Overall, such factors often include:

  • Necessity for detection
  • Necessity for alert triage and incident response
  • Necessity as context data for utilizing another log source
  • Compliance requirements to collect and retain specific log types
  • Compliance requirements to monitor this data source and/or system
  • Ease of integration of the log source
  • Collector and parser availability from the vendor
  • Ability to actually transfer the log data to a SIEM
  • Other planned log sources that compete for attention
  • Data volume of the log source

Finally, if a SIEM product charges per volume of data collected, the cost of introducing a new data source into the platform may be one of the deciding factors. For example, will you include a data source that will consume 10% of your overall SIEM license if you only plan to use it as context — valuable though it may be — for another data source? Namely, if you don’t plan to write any detection rules or apply other detection logic based on this telemetry. A popular example here would be DHCP logs — how many detections rely solely on DHCP logs? None or very few at most [many Chronicle clients do, BTW]

As a result, experiences with SIEM deployments (going back to 2002) taught us that few people will include DNS or DHCP logs during their initial phases of SIEM roll-out. In fact, some will never include them in their SIEM at all! When asked why, those people explain that while they are convinced of the general utility of DNS logs, they do not see much value in each individual message that costs money to collect.

These logs are essentially “sparse value logs” where the value is in getting the bulk rather than in getting some particularly valuable messages like say Windows Security Event ID 1102. As a result, SIEM operators have doubts about paying for inclusion of this data into their SIEM.

In fact, this gave rise to an architecture where one product is used for high-value logs while another product augments it by storing more voluminous logs. They do work if there are good APIs in the products (such as to query one telemetry repository from another), but it is useful to remember that they do not offer advantages other than cost.

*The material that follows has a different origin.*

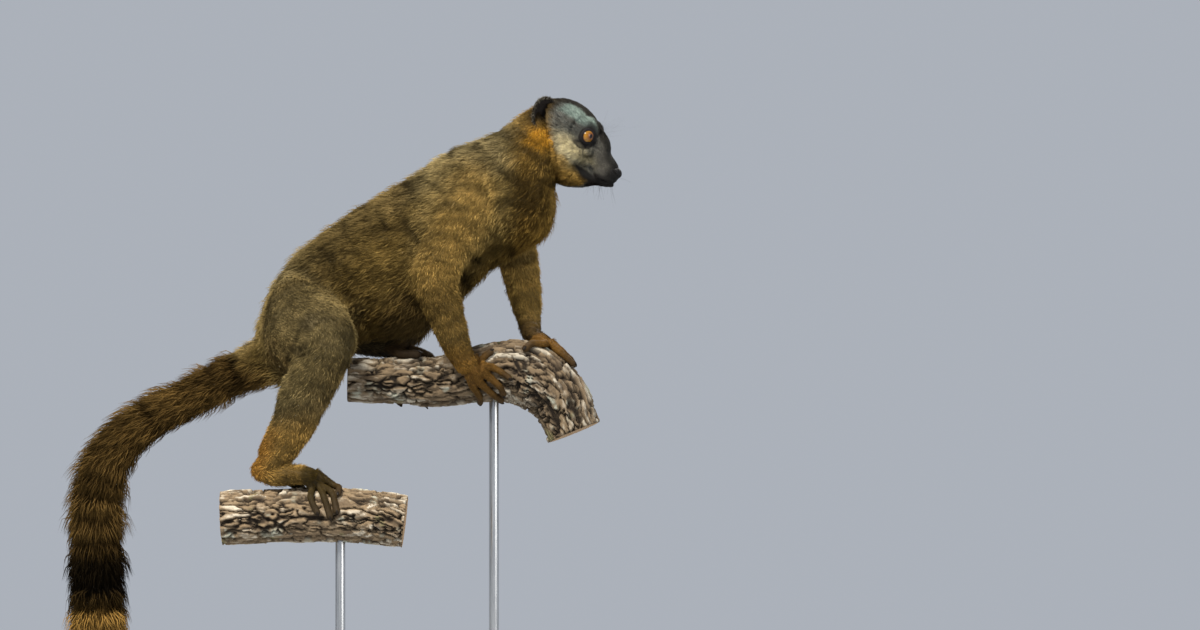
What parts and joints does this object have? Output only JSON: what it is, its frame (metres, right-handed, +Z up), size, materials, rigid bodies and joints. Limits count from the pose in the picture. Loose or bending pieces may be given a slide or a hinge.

Naturally, I want to test my assumptions, so I obviously did this (and this too)

X analysis https://twitter.com/anton_chuvakin/status/1750608530296721584

So, yes, top log sources change over time and firewall and server logs flooding the SIEM tools in the early 2000s were supplemented with new critical sources such as:

  • All types of cloud logs, Cloudtrail, Cloud Audit, VPC flow logs, etc
  • Sysmon and EDR telemetry [or at least EDR alerts]
  • Identity provider logs (Okta, Ping, Entra ID, etc)
  • O365 and Workspace logs, and other key SaaS application logs
  • API access logs from various applications and platforms
  • Development environment logs, CI/CD pipeline logs, Terraform logs
  • Container system kubernetes logs (such as Kubernetes Audit Logs)
  • Enterprise browser logs

At the same time, some of the classic sources remain very popular and very useful:

  • IT and security tool management console access logs (from VPN, UTM, EDR, and even SIEM and SOAR themselves)
  • VPN and various zero trust ecosystem logs
  • Web proxy logs (yay!)

Also, some log sources qualify as “newly popular” even though some organizations have been collecting them for years if not decades, these include:

  • Business applications logs [early SIEMs made a half-assed attempt to collect/analyze those, but never really delivered…]
  • DLP and other data-aware security technologies (such as emerging Data Detection and Response?)
  • Email logs (likely overlap with popular SaaS applications logs)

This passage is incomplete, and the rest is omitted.